(What the task requires)
Restate the entire listing word for word.

(Supplied information)
====================

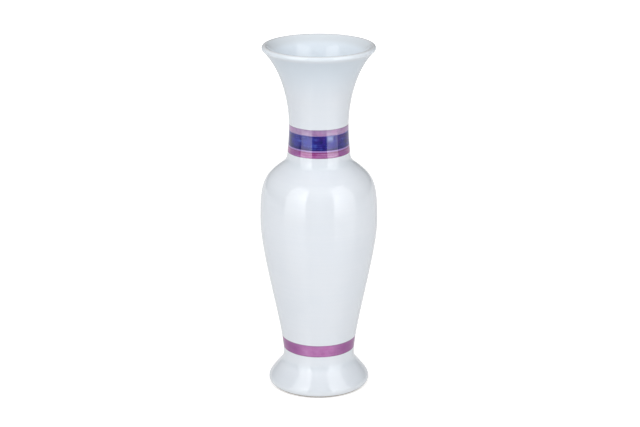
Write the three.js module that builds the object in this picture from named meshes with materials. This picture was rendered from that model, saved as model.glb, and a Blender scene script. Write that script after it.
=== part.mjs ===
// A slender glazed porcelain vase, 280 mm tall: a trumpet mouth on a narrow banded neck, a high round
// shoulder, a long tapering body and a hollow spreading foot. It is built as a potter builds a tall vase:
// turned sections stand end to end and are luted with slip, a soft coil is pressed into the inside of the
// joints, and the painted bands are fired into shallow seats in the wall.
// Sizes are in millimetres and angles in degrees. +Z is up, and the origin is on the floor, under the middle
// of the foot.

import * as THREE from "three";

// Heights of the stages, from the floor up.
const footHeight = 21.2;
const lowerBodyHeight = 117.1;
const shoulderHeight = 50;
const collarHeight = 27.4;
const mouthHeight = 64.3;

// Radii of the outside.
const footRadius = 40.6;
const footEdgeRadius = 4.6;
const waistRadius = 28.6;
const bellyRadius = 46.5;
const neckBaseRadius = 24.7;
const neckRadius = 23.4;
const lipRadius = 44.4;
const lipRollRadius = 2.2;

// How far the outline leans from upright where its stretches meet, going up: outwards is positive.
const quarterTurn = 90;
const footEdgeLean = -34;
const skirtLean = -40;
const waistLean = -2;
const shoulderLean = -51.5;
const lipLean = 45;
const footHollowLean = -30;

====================

(Correct output)
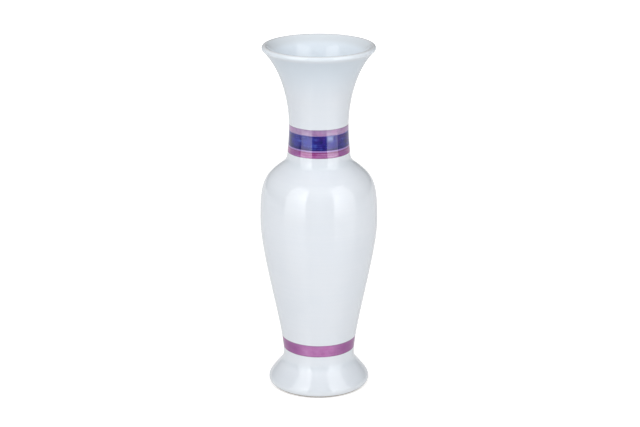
Write the three.js module that builds the object in this picture from named meshes with materials. This picture was rendered from that model, saved as model.glb, and a Blender scene script. Write that script after it.
=== part.mjs ===
// A slender glazed porcelain vase, 280 mm tall: a trumpet mouth on a narrow banded neck, a high round
// shoulder, a long tapering body and a hollow spreading foot. It is built as a potter builds a tall vase:
// turned sections stand end to end and are luted with slip, a soft coil is pressed into the inside of the
// joints, and the painted bands are fired into shallow seats in the wall.
// Sizes are in millimetres and angles in degrees. +Z is up, and the origin is on the floor, under the middle
// of the foot.

import * as THREE from "three";

// Heights of the stages, from the floor up.
const footHeight = 21.2;
const lowerBodyHeight = 117.1;
const shoulderHeight = 50;
const collarHeight = 27.4;
const mouthHeight = 64.3;

// Radii of the outside.
const footRadius = 40.6;
const footEdgeRadius = 4.6;
const waistRadius = 28.6;
const bellyRadius = 46.5;
const neckBaseRadius = 24.7;
const neckRadius = 23.4;
const lipRadius = 44.4;
const lipRollRadius = 2.2;

// How far the outline leans from upright where its stretches meet, going up: outwards is positive.
const quarterTurn = 90;
const footEdgeLean = -34;
const skirtLean = -40;
const waistLean = -2;
const shoulderLean = -51.5;
const lipLean = 45;
const footHollowLean = -30;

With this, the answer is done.